Reggis started sniffing the ground too. As soon as he did this, Evan bowed again and skipped off, telling Reggie the game was back on. Reggie responded but went straight to 30,000ft and Evan responded by ending the game as before. Reggie calmed down after a few seconds and you could almost hear Evan thinking
“Will we try this again and see if you understand the rules this time?”
Reggie then played but with much less intensity as before. When dogs play chases, they usually take turns chasing and being chased. Some dogs like being chased but if they do, you can usually tell by relaxed body language and not a panicked look in it’s eyes. If you seen this from your dog when it is being chased or when your dog is chasing another, you need to intervene and stop the chase as it is no longer fun for the “chasee”.
At this point, Reggie stopped chasing Evan, bowed very slightly and then hopped off with Evan chasing him.

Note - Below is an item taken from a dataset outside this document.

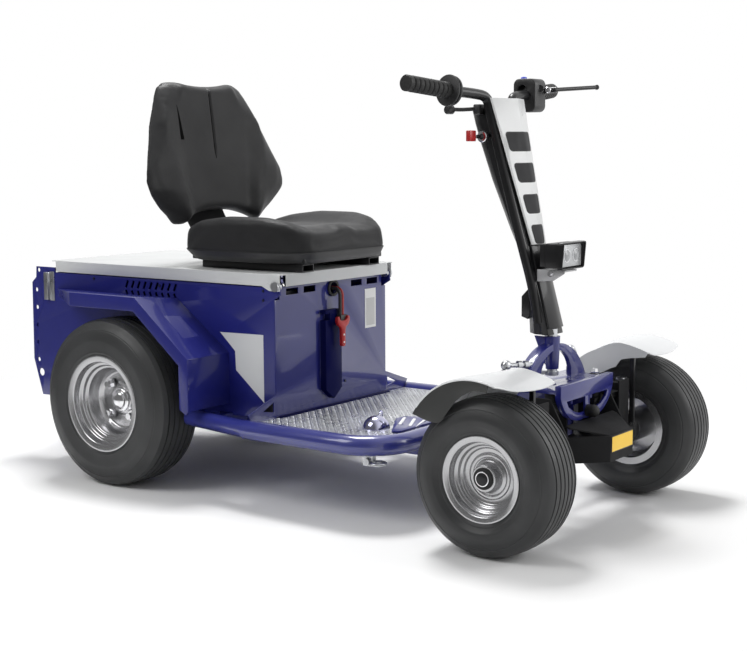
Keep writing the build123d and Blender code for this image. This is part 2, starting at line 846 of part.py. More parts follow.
def seat_cushion():
    """Seat cushion with raised sides, one closed soft solid."""
    x = (seat_front_x - seat_depth, seat_front_x)
    slab = rounded_slab(x, seat_half_w, (pan_top_z + seat_fit, cushion_top_z), 62)
    slab = fillet(slab.edges().group_by(Axis.Z)[-1], 26)
    slab = chamfer(slab.edges().group_by(Axis.Z)[0], 16)
    dish_r = (seat_dish_half**2 + dish_depth**2) / (2 * dish_depth)
    dish = Rot(0, 90, 0) * Cylinder(dish_r, seat_depth - 95)
    return slab - Pos(seat_front_x - seat_depth / 2 - 48, 0, cushion_top_z - dish_depth + dish_r) * dish


def back_outline():
    """Outline of the backrest across the vehicle, from its foot: shoulders, wings and arched foot."""
    half = [(102, back_h), (153, back_h - 20), (252, 150), (252, 112), (156, 4), (112, 0), (60, 34)]
    return half + [(-y, z) for y, z in reversed(half)]


def backrest():
    """Winged backrest as a closed soft solid."""
    face = Plane.YZ * make_face(Polyline(*back_outline(), close=True))
    face = fillet(face.vertices(), 14)
    core = Pos(-back_thick, 0, 0) * extrude(face, amount=back_thick + wing_depth, dir=(1, 0, 0))
    plan = [
        (-back_thick, -220),
        (-back_thick, 220),
        (-back_thick + 14, 254),
        (wing_depth, 254),
        (wing_depth, 236),
        (0, 130),
        (0, -130),
        (wing_depth, -236),
        (wing_depth, -254),
        (-back_thick + 14, -254),
    ]
    return back_placed(core & plate_xy(plan, -1, back_h + 1))


# ================================================================ head
def d_face(shrink):
    """D shaped face across the vehicle, drawn inside its outline by shrink."""
    half = face_half_w - shrink
    top = face_top_z - shrink
    low = face_low_z + shrink
    shoulder = face_top_z - 24
    side = (half - 26, face_low_z + 20 + shrink / 2)
    flat = 22 - shrink / 2
    edges = Polyline((-half, shoulder), (-half, top), (half, top), (half, shoulder))
    edges += ThreePointArc((half, shoulder), side, (flat, low))
    edges += Line((flat, low), (-flat, low))
    edges += ThreePointArc((-flat, low), (-side[0], side[1]), (-half, shoulder))
    return Plane.YZ * make_face(edges)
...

Real progress. They then played for several minutes and I asked Bryan, Reggie’s owner to call him a couple of times during this time and then release him to go and play with Evan again, so Reggie was still paying attention to him. The whole exchange from initially seeing Evan and Reggie bowing to Evan took less than three minutes. It was a joy to watch, and I wish I had my video camera with me so I could have captured it.
It took us about 40 minutes for Reggie to begin to understand what the rules were when we were trying to teach him. Evan did it in about 3 minutes. We don’t always have superstars like Evan available, but we can use them when they appear. Other than that, the 40 minutes it took Reggie the first time will become 30 minutes before long and when he really understands the rules of what we are trying to teach him, will quickly take less than 10 minutes, then 5 and before we know it and with enough practice, will become his normal behaviour. It’s worth it for Reggie’s sake, for the sake of our own joints so we aren’t getting our shoulders and backs hurt and for other dogs and owners because we owe it to them to raise and teach a sociable dog.